How to Cultivate Leadership in Teens
We can all agree that leadership is an important quality for successful adults. Good leadership is vital to the success of every business and venture. But even if a person is not in a leadership role in their workplace, leadership skills are still helpful because they inspire others to success, ensure goals are accomplished, reduce conflict, and build connections with others. Every person can be a leader, whether it’s at home, in the community, or in the workplace.

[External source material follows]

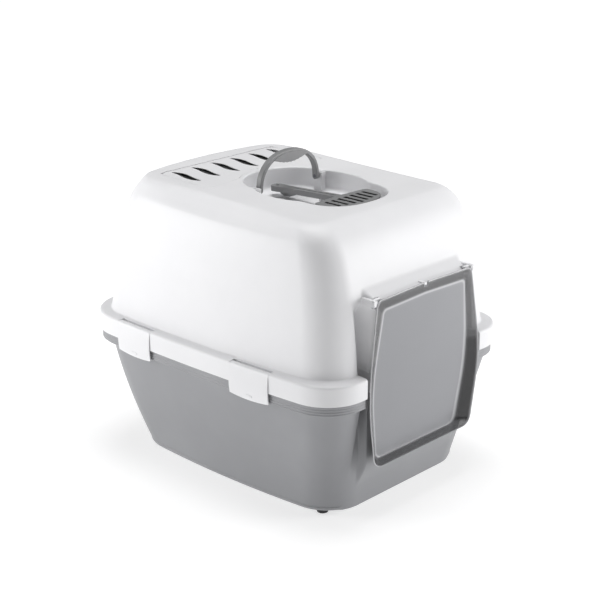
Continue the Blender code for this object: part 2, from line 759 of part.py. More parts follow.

While some people are more natural leaders than others, there are leadership skills that can be learned, developed and improved. Tomorrow’s leadership depends on parents, teachers, coaches, and mentors teaching leadership skills to the youth of today. Here are a few ways that we can instill leadership in teens:
Encourage communication skills. One of the most important skills of a good leader is the ability to communicate. That does not mean a leader likes to talk a lot! Good communication means having the ability to be an excellent listener, inspire and motivate others, speak in public, and explain complex ideas in a simple way for others to understand. Tall order? Yes, for a teen, it is, but there are things you can do to improve your teen’s communication now to set them up for these skills later. Teach your teen how to be an active listener and praise them when you notice they are truly being a good listener. Encourage your teen to make oral presentations even though they feel uncomfortable. Explain important socializing skills, such as maintaining eye contact, smiling, being respectful, and asking questions to start a conversation.
Set goals and execute them. Leaders are excellent at making goals and following through to complete them. Teach your teen to set goals. First, ask them to identify their priorities and what they want to accomplish. Once they have some goals, help your teen figure out how to break down the goal into smaller, more manageable action steps. Encourage your teen to identify possible obstacles to their goal and consider how they will handle them. Make sure your teen either rewards themselves, or that you reward them, when they accomplish their goal.
Collaborate with others. Leaders work well with other people, contribute to groups with ideas and effort, and build relationships. Leaders understand that having a cooperative spirit and a healthy respect for different opinions creates a stronger team. Offer your teen the opportunity to work on teams so that they can learn these important skills.
Encourage decision-making. Sometimes as a parent, it’s just easier to make decisions for our teens, but you’re robbing them of the opportunity to develop this important leadership skill. Instead, make sure your teen has the opportunity to make decisions throughout their adolescence. Try to limit the options so that they are not overwhelmed. Teach them to weigh the pros and cons of each option in order to make the most informed decision possible.
Try new things. Leaders tend to be innovators – someone who is willing to try something new. Risk averse people rarely rise to leadership roles. While you don’t want your teen to take unnecessary risks, you do want your teen to be willing to try new things and realize that failing is only learning one way something won’t work.
Get organized. Good leaders are organized. They take notes and use planners to make sure they remember details and complete responsibilities. When you prove yourself as responsible, others begin to rely on and trust you.
Impart negotiation skills. Learning to be a good negotiator will help your teen find better solutions to problems, avoid conflict, and build better relationships. Negotiation skills take practice so encourage your teen to use them within the family first. Let your teen know that the ultimate goal of a negotiation is to achieve a “win-win” outcome. This is when both sides feel that they have gained something positive and that their point of view has been taken into consideration. Most of the time, working towards a mutually acceptable solution through brainstorming alternative strategies will achieve greater benefit for everyone involved compared to any one person holding on to their original position.
Give them practice. Leadership requires practice, so encourage your teen to join group activities that will give them the opportunity to use these skills. Your teen can gain helpful experience through sports, clubs, part-time jobs, and especially community service. Any activity in a team environment will provide them leadership opportunities.